La proposition de résolution que vous avez déposée, monsieur le rapporteur, demande que la France soit à l’initiative d’une grande conférence internationale, sous l’égide des Nations unies. A priori, cette proposition pourrait surprendre, car l’ONU ne détient pas de compétences fiscales, mais, à y réfléchir, elle est la bienvenue. En effet, si l’OCDE accueille en son sein les pays en développement, l’ONU rassemble tous les pays du monde. Or, on sent bien que c’est au niveau mondial que doit être menée la lutte contre l’évasion ou la fraude fiscale. L’échelle de l’ONU est donc pertinente pour traiter de ces questions, qui concernent tous les pays du monde. Par ailleurs, le mode de gouvernance de l’ONU permet de réunir autour de la table non seulement les États mais aussi les représentants de la société civile, notamment les associations luttant pour la transparence et contre la corruption.

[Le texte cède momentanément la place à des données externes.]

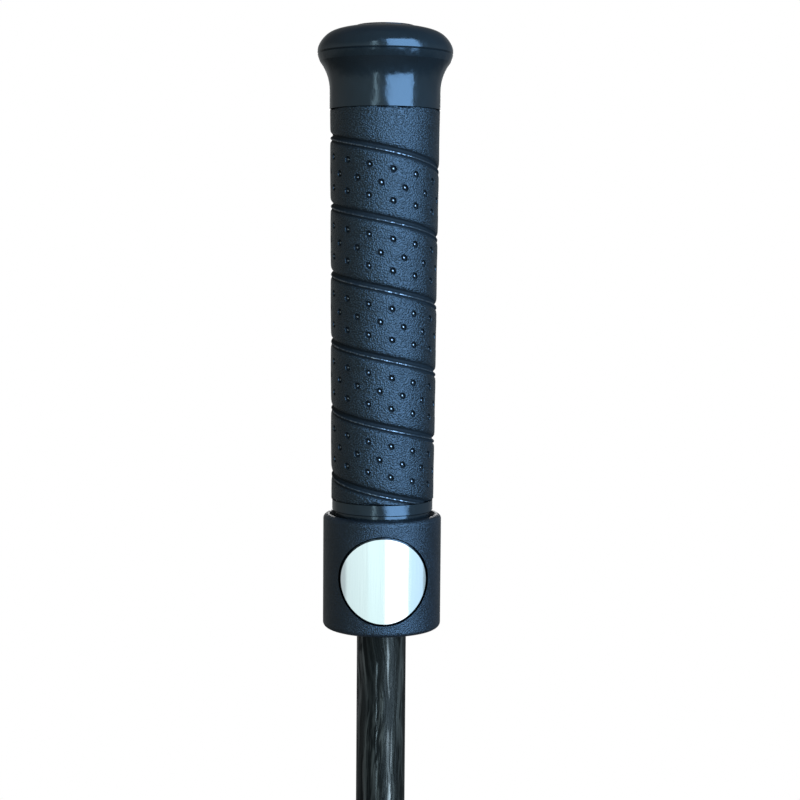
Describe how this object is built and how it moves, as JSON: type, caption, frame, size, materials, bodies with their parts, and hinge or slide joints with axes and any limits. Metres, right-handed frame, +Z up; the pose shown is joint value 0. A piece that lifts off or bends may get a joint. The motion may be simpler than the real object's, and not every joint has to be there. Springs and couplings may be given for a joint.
{
  "type": "curling broom",
  "caption": "Curling broom: wrapped grip with a push-button length lock, slim carbon shaft, and a swivelling head with a removable fabric sweeping pad.",
  "frame": {"origin": "on the ice, under the middle of the head's pad, with the handle at its shortest setting", "axes": "+Z up the shaft, +X along the head, the lock button faces -Y"},
  "size_m": [0.2, 0.07, 1.1182],
  "materials": {
    "carbon_shaft": "clear-coated unidirectional carbon fibre with wavy lengthwise streaks",
    "gloss_black": "glossy moulded black plastic",
    "matte_black": "fine-textured moulded black plastic",
    "grip_tape": "leather-grain polyurethane grip tape with rows of small dimples",
    "disc_metal": "satin turned aluminium",
    "steel": "plain steel",
    "black_steel": "black oxide steel",
    "bearing_plastic": "natural acetal",
    "fibreglass": "glass-filled liner",
    "rubber": "black rubber",
    "barrel_metal": "grey anodised aluminium",
    "hook_and_loop": "black hook and loop tape",
    "board": "stiff black plastic sheet",
    "foam": "closed-cell grey foam",
    "pad_cloth": "mustard woven nylon, plain weave"
  },
  "bodies": {
    "shaft": {"shaft_tube": "carbon_shaft", "index_liner": "fibreglass", "glide_bush": "bearing_plastic", "glide_pin": "steel", "shaft_ferrule": "matte_black", "ferrule_pin": "steel", "tongue_bush": "bearing_plastic"},
    "handle": {"handle_tube": "gloss_black", "end_cap": "gloss_black", "bumper": "rubber", "grip_wrap": "grip_tape", "collar": "matte_black", "collar_screws": "black_steel", "collar_cap": "matte_black", "wiper_ring": "rubber", "upper_bush": "bearing_plastic", "yoke_spring": "steel"},
    "button": {"push_button": "gloss_black", "button_plate": "disc_metal", "lock_yoke": "bearing_plastic", "yoke_screws": "steel", "lock_pin": "steel"},
    "barrel": {"pivot_barrel": "barrel_metal", "swivel_pin": "steel", "trunnion_pins": "steel"},
    "head": {"pivot_saddle": "matte_black", "ear_bushes": "bearing_plastic", "ear_caps": "gloss_black", "saddle_screws": "steel", "head_shell": "matte_black", "shell_floor": "board", "hook_tape": "hook_and_loop", "loop_tape": "hook_and_loop", "pad_board": "board", "foam_pad": "foam", "pad_cover": "pad_cloth"}
  },
  "joints": [
    {"name": "handle_slide", "type": "slide", "parent": "shaft", "child": "handle", "axis": [0, 0, 1], "range_m": [0, 0.09]},
    {"name": "button_press", "type": "slide", "parent": "handle", "child": "button", "axis": [0, 1, 0], "range_m": [0, 0.0026], "stiffness_N_per_m": 1200, "springref_m": -0.0015, "deforming": ["yoke_spring"]},
    {"name": "head_roll", "type": "hinge", "parent": "shaft", "child": "barrel", "pos_m": [0, 0, 0.0435], "axis": [0, 1, 0], "range_deg": [-40, 40]},
    {"name": "head_pitch", "type": "hinge", "parent": "barrel", "child": "head", "pos_m": [0, 0, 0.0435], "axis": [1, 0, 0], "range_deg": [-65, 65]}
  ]
}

Comme vous l’avez souligné, la question que nous avons à traiter aujourd’hui n’est pas de nature exclusivement financière, dans la mesure où elle conditionne la santé et le bien-être de nos démocraties. Le sentiment d’injustice, d’impunité ressenti par les citoyens qui paient des impôts à la place des plus riches ou des entreprises porte atteinte à la cohésion sociale, au pacte social de nos pays. C’est la raison pour laquelle je salue cette initiative et voterai cette proposition de résolution avec entrain.